• **Task prompt**: Each line should be copied exactly.

┄┄┄┄┄┄┄┄┄┄

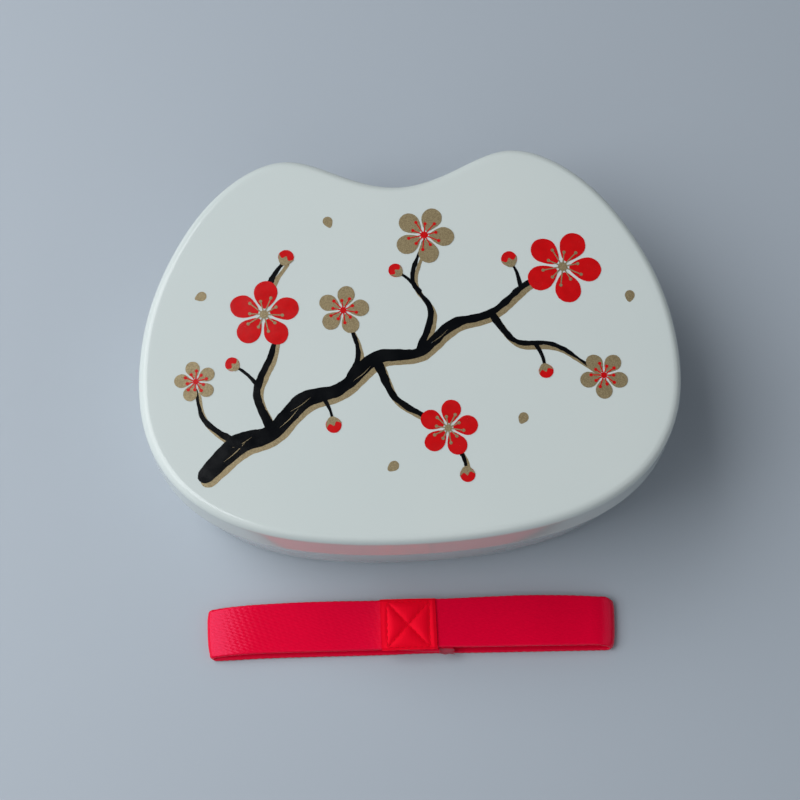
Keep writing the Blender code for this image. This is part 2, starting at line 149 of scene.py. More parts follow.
def closed_spline(points, steps):
    """Points and outward normals of a smooth closed curve through the given points."""
    points = np.asarray(points, float)
    count = len(points)
    ahead = np.roll(points, -1, axis=0) - points
    spans = np.linalg.norm(ahead, axis=1)
    before = np.roll(spans, 1)
    ahead = unit(ahead)
    system = np.diag(2 * (before + spans))
    index = np.arange(count)
    system[index, index - 1] = before
    system[index, (index + 1) % count] = spans
    bend = np.linalg.solve(system, 6 * (ahead - np.roll(ahead, 1, axis=0)))
    ends = np.cumsum(spans)
    along = np.arange(steps) * ends[-1] / steps
    first = np.searchsorted(ends, along, side="right")
    after = (first + 1) % count
    span = spans[first][:, None]
    b = (along[:, None] - (ends[first][:, None] - span)) / span
    a = 1 - b
    places = a * points[first] + b * points[after]
    places += span ** 2 / 6 * ((a ** 3 - a) * bend[first] + (b ** 3 - b) * bend[after])
    slope = (points[after] - points[first]) / span
    slope += span / 6 * ((3 * b ** 2 - 1) * bend[after] - (3 * a ** 2 - 1) * bend[first])
    return places, unit(np.column_stack([slope[:, 1], -slope[:, 0]]))


OUTLINE, OUTLINE_NORMALS = closed_spline(head_points(), ROUND_STEPS)


# Mesh helpers

def corner_arc(centre, radius, first, last, steps=8):
    """Profile points (offset, height) round a corner, from one angle to another in degrees."""
    angles = np.radians(np.linspace(first, last, steps + 1))
    return [(centre[0] + radius * math.cos(t), centre[1] + radius * math.sin(t)) for t in angles]


def add_object(name, data):
    made = bpy.data.objects.new(name, data)
    bpy.context.scene.collection.objects.link(made)
    return made


def mesh_object(name, points, faces, sharp=40):
    """A mesh object with smooth shading and sharp edges past an angle in degrees."""
    mesh = bpy.data.meshes.new(name)
    faces = [tuple(int(i) for i in face) for face in faces]
    mesh.from_pydata([tuple(float(c) for c in p) for p in points], [], faces)
    mesh.validate()
    mesh.shade_smooth()
    mesh.set_sharp_from_angle(angle=math.radians(sharp))
    return add_object(name, mesh)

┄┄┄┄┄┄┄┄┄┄

• **Output**:
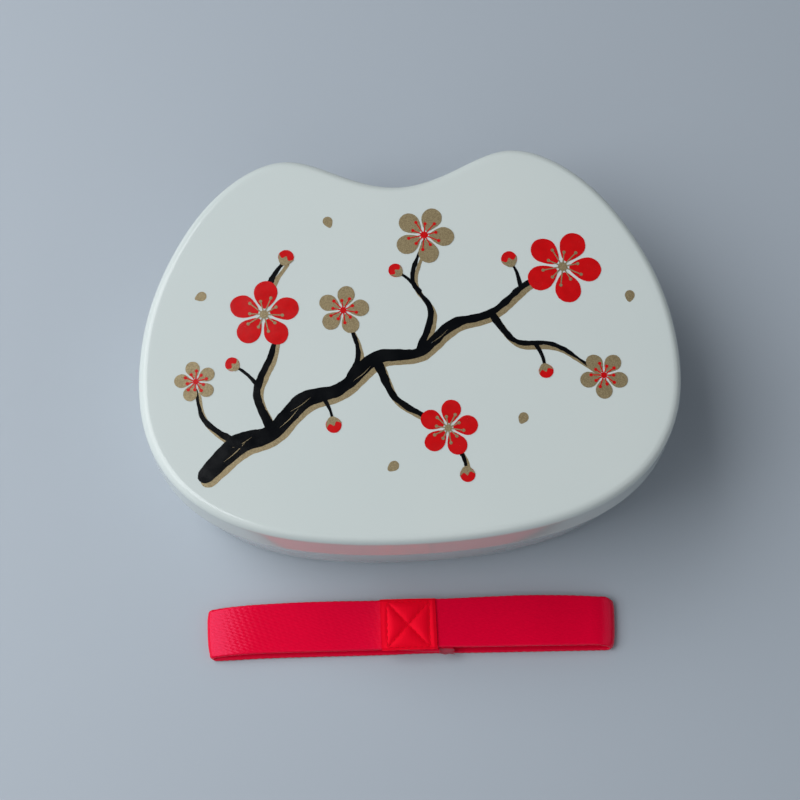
Keep writing the Blender code for this image. This is part 2, starting at line 149 of scene.py. More parts follow.
def closed_spline(points, steps):
    """Points and outward normals of a smooth closed curve through the given points."""
    points = np.asarray(points, float)
    count = len(points)
    ahead = np.roll(points, -1, axis=0) - points
    spans = np.linalg.norm(ahead, axis=1)
    before = np.roll(spans, 1)
    ahead = unit(ahead)
    system = np.diag(2 * (before + spans))
    index = np.arange(count)
    system[index, index - 1] = before
    system[index, (index + 1) % count] = spans
    bend = np.linalg.solve(system, 6 * (ahead - np.roll(ahead, 1, axis=0)))
    ends = np.cumsum(spans)
    along = np.arange(steps) * ends[-1] / steps
    first = np.searchsorted(ends, along, side="right")
    after = (first + 1) % count
    span = spans[first][:, None]
    b = (along[:, None] - (ends[first][:, None] - span)) / span
    a = 1 - b
    places = a * points[first] + b * points[after]
    places += span ** 2 / 6 * ((a ** 3 - a) * bend[first] + (b ** 3 - b) * bend[after])
    slope = (points[after] - points[first]) / span
    slope += span / 6 * ((3 * b ** 2 - 1) * bend[after] - (3 * a ** 2 - 1) * bend[first])
    return places, unit(np.column_stack([slope[:, 1], -slope[:, 0]]))


OUTLINE, OUTLINE_NORMALS = closed_spline(head_points(), ROUND_STEPS)


# Mesh helpers

def corner_arc(centre, radius, first, last, steps=8):
    """Profile points (offset, height) round a corner, from one angle to another in degrees."""
    angles = np.radians(np.linspace(first, last, steps + 1))
    return [(centre[0] + radius * math.cos(t), centre[1] + radius * math.sin(t)) for t in angles]


def add_object(name, data):
    made = bpy.data.objects.new(name, data)
    bpy.context.scene.collection.objects.link(made)
    return made


def mesh_object(name, points, faces, sharp=40):
    """A mesh object with smooth shading and sharp edges past an angle in degrees."""
    mesh = bpy.data.meshes.new(name)
    faces = [tuple(int(i) for i in face) for face in faces]
    mesh.from_pydata([tuple(float(c) for c in p) for p in points], [], faces)
    mesh.validate()
    mesh.shade_smooth()
    mesh.set_sharp_from_angle(angle=math.radians(sharp))
    return add_object(name, mesh)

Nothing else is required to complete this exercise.